** Start RECORDS FOR PROCESSING **

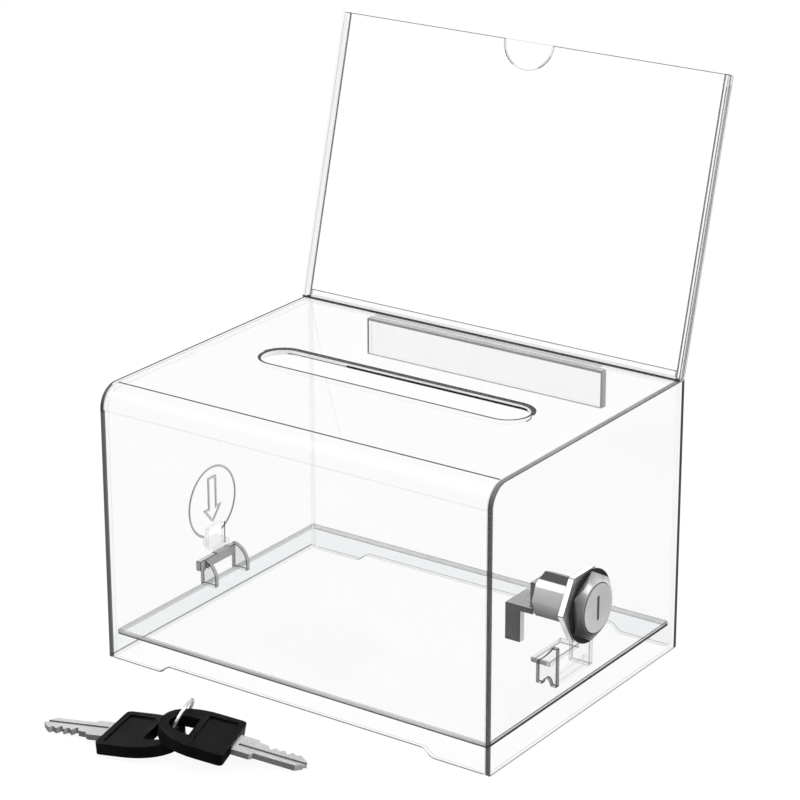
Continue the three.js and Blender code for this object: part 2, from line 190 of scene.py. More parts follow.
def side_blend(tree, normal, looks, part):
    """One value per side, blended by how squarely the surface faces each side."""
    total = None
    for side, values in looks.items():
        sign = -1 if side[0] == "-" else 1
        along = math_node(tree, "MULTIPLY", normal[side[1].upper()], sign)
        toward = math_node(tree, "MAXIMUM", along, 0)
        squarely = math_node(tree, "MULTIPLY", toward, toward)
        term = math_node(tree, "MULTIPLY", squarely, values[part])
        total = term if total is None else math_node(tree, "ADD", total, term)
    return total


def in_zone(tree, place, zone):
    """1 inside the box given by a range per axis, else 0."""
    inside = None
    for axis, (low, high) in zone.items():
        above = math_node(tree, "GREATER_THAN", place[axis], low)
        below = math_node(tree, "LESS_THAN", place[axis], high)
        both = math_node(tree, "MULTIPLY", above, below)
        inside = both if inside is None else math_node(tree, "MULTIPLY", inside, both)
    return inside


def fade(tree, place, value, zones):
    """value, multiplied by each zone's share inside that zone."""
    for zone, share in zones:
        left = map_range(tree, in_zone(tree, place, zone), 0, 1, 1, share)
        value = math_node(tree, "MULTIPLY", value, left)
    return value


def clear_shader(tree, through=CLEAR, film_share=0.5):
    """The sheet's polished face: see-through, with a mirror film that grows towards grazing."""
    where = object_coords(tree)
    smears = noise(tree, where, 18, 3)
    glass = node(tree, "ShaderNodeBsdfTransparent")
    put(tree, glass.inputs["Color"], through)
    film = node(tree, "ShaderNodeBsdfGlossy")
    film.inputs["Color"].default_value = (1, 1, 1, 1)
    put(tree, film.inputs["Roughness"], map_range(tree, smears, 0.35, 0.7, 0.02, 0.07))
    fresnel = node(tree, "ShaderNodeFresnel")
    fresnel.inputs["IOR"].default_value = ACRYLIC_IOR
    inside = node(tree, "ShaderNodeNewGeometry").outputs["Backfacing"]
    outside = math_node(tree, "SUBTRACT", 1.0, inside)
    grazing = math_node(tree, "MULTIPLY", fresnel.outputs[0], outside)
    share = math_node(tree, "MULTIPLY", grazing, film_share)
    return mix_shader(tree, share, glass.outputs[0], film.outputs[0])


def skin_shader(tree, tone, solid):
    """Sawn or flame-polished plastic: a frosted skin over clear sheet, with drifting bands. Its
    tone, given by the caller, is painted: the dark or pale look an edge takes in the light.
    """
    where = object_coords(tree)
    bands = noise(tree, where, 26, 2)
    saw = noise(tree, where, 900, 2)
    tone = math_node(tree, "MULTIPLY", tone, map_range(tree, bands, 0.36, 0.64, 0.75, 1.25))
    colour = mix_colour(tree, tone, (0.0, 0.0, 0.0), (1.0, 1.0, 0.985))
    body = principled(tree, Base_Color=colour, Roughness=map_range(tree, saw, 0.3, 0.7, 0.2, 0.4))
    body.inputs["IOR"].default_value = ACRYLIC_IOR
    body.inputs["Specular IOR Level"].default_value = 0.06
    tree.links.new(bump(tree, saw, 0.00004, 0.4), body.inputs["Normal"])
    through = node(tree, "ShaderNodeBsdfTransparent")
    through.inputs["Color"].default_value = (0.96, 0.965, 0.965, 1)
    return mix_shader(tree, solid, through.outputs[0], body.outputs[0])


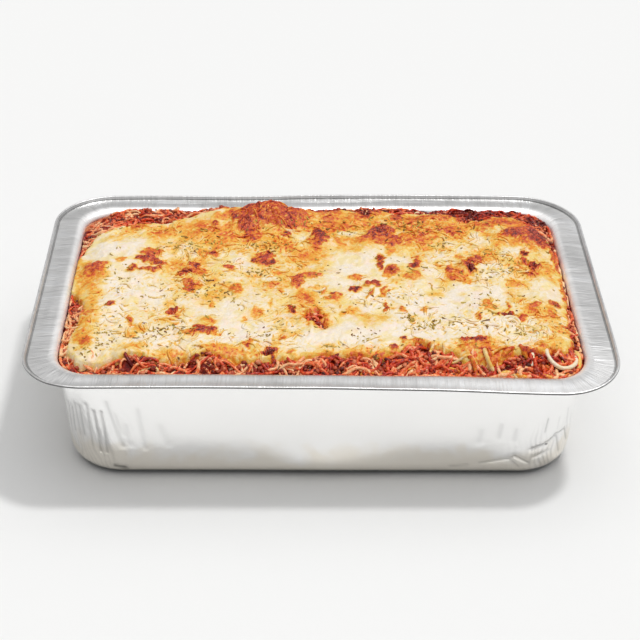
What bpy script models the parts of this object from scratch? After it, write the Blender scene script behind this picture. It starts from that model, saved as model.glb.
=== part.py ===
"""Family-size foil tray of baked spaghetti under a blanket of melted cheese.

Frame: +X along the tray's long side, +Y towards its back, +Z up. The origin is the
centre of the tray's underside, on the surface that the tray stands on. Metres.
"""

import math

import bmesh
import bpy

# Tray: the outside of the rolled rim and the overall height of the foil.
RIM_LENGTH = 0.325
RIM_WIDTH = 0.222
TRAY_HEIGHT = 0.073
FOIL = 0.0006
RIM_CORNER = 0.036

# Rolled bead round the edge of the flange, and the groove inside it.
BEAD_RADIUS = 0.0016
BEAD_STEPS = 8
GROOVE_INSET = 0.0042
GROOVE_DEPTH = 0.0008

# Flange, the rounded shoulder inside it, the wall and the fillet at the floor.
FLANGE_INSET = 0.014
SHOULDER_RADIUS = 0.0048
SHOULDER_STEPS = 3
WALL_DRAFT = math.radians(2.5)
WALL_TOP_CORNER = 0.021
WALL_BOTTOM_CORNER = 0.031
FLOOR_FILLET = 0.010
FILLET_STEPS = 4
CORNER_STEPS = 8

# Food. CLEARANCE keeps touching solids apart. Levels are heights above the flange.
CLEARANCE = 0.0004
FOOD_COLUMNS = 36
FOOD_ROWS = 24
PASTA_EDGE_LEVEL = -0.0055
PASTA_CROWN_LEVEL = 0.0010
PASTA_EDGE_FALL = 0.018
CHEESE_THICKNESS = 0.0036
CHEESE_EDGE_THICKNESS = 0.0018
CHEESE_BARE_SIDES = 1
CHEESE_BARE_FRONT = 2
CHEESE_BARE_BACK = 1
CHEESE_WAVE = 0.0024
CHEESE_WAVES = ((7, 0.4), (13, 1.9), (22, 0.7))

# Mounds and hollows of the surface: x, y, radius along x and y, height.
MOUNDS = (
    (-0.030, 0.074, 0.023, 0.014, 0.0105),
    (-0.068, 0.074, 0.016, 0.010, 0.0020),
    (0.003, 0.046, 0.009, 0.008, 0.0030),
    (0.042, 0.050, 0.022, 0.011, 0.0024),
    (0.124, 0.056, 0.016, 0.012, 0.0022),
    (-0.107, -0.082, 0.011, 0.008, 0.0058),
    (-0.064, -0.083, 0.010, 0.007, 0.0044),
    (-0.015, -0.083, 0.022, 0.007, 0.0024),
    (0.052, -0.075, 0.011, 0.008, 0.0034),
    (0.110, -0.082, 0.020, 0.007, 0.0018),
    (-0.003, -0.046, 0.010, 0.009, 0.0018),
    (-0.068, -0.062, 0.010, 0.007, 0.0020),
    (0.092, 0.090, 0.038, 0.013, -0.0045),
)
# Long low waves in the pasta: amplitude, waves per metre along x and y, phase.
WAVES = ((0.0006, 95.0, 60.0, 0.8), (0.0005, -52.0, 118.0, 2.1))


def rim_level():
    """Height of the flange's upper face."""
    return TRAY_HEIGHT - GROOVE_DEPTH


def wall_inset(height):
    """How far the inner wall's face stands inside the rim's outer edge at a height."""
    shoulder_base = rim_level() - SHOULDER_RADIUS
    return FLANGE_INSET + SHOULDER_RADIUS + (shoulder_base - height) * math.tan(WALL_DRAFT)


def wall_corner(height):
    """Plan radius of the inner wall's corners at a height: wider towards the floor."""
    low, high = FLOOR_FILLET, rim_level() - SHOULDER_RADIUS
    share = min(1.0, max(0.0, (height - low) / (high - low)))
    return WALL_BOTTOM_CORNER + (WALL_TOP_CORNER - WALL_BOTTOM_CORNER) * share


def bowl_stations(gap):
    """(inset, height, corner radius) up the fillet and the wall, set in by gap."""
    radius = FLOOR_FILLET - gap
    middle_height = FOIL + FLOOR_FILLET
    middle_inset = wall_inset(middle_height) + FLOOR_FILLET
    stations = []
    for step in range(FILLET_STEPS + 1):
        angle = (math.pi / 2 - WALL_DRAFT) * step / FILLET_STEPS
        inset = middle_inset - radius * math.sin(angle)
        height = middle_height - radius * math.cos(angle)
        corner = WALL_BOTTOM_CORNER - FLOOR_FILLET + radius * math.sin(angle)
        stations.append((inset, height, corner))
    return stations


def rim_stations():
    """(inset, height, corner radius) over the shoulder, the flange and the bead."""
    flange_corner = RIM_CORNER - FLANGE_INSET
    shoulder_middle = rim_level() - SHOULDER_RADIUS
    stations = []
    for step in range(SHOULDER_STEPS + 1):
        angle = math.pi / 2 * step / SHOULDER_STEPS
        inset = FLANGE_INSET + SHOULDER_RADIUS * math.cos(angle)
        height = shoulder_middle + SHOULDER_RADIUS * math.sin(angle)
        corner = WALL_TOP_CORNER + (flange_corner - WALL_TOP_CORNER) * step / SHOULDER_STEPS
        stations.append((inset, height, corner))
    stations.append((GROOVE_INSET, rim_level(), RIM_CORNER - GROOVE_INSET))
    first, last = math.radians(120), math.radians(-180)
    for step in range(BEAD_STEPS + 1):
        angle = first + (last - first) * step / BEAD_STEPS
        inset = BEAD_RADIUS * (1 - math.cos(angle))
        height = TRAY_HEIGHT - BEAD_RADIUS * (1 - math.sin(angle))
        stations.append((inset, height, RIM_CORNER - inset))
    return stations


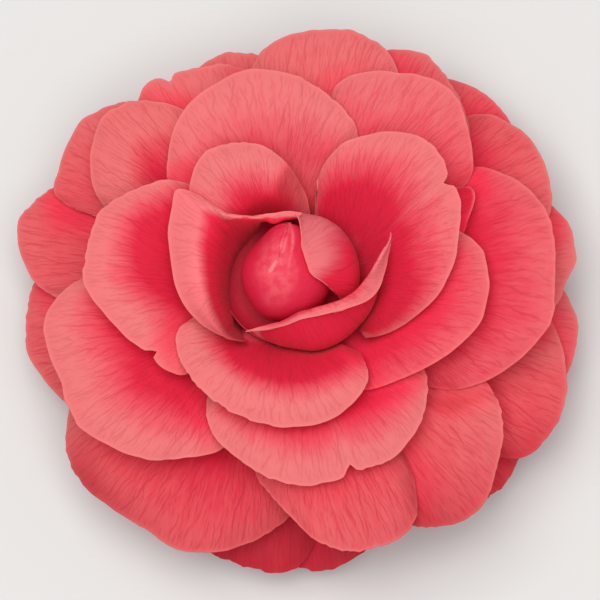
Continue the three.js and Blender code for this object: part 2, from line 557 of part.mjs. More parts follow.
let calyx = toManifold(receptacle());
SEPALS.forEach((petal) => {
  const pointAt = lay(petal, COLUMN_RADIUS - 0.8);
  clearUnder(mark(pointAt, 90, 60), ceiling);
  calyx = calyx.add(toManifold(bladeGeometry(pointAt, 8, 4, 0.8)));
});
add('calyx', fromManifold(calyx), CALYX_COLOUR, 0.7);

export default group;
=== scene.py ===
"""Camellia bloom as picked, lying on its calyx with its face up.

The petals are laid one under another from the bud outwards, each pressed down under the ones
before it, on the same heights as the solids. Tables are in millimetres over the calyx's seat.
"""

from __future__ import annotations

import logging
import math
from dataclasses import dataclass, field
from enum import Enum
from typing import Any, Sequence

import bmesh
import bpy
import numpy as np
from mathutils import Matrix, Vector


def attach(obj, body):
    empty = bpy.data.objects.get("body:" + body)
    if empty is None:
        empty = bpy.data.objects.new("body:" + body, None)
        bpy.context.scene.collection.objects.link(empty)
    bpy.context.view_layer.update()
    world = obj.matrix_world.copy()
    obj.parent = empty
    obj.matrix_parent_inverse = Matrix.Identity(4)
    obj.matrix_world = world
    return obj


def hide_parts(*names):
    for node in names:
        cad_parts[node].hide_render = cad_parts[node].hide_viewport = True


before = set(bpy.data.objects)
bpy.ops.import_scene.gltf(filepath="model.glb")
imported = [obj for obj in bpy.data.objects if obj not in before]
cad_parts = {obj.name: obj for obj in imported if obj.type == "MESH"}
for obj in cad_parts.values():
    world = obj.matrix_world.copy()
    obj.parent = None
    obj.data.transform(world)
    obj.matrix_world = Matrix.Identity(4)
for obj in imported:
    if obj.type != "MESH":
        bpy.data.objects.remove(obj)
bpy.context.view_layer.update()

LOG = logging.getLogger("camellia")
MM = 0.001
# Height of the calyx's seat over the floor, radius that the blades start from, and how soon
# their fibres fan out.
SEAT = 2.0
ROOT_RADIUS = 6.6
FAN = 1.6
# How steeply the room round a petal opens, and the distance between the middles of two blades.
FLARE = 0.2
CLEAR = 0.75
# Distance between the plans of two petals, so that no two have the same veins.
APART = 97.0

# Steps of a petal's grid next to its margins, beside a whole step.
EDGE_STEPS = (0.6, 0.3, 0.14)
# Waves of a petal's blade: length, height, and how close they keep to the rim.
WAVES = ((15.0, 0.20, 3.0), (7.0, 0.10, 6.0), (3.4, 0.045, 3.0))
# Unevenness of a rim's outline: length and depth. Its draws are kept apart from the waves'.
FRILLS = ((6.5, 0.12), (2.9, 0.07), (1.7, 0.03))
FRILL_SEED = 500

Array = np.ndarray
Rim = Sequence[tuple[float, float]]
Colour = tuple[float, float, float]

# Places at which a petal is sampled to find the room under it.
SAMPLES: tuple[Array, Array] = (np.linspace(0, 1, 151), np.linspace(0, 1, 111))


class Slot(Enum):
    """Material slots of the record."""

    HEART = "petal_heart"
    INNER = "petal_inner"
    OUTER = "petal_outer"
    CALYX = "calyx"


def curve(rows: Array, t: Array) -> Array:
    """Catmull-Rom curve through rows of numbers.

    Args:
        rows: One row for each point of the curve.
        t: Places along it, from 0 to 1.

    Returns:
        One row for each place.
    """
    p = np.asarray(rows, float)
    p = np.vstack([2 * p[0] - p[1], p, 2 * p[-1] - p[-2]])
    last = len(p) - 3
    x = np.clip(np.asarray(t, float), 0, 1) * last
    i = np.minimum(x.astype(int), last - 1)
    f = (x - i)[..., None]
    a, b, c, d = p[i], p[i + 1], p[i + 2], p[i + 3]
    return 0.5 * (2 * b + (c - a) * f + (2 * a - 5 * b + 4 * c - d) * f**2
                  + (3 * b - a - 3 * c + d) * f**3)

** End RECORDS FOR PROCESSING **

WRITTEN EXERCISE:
Nothing but the lines from the one with "const pointAt = lay(petal, COLUMN_RADIUS" through the one with "before = set(bpy.data.objects)" should be repeated, and each exactly.

ANSWER TO THE TASK:
  const pointAt = lay(petal, COLUMN_RADIUS - 0.8);
  clearUnder(mark(pointAt, 90, 60), ceiling);
  calyx = calyx.add(toManifold(bladeGeometry(pointAt, 8, 4, 0.8)));
});
add('calyx', fromManifold(calyx), CALYX_COLOUR, 0.7);

export default group;
=== scene.py ===
"""Camellia bloom as picked, lying on its calyx with its face up.

The petals are laid one under another from the bud outwards, each pressed down under the ones
before it, on the same heights as the solids. Tables are in millimetres over the calyx's seat.
"""

from __future__ import annotations

import logging
import math
from dataclasses import dataclass, field
from enum import Enum
from typing import Any, Sequence

import bmesh
import bpy
import numpy as np
from mathutils import Matrix, Vector


def attach(obj, body):
    empty = bpy.data.objects.get("body:" + body)
    if empty is None:
        empty = bpy.data.objects.new("body:" + body, None)
        bpy.context.scene.collection.objects.link(empty)
    bpy.context.view_layer.update()
    world = obj.matrix_world.copy()
    obj.parent = empty
    obj.matrix_parent_inverse = Matrix.Identity(4)
    obj.matrix_world = world
    return obj


def hide_parts(*names):
    for node in names:
        cad_parts[node].hide_render = cad_parts[node].hide_viewport = True


before = set(bpy.data.objects)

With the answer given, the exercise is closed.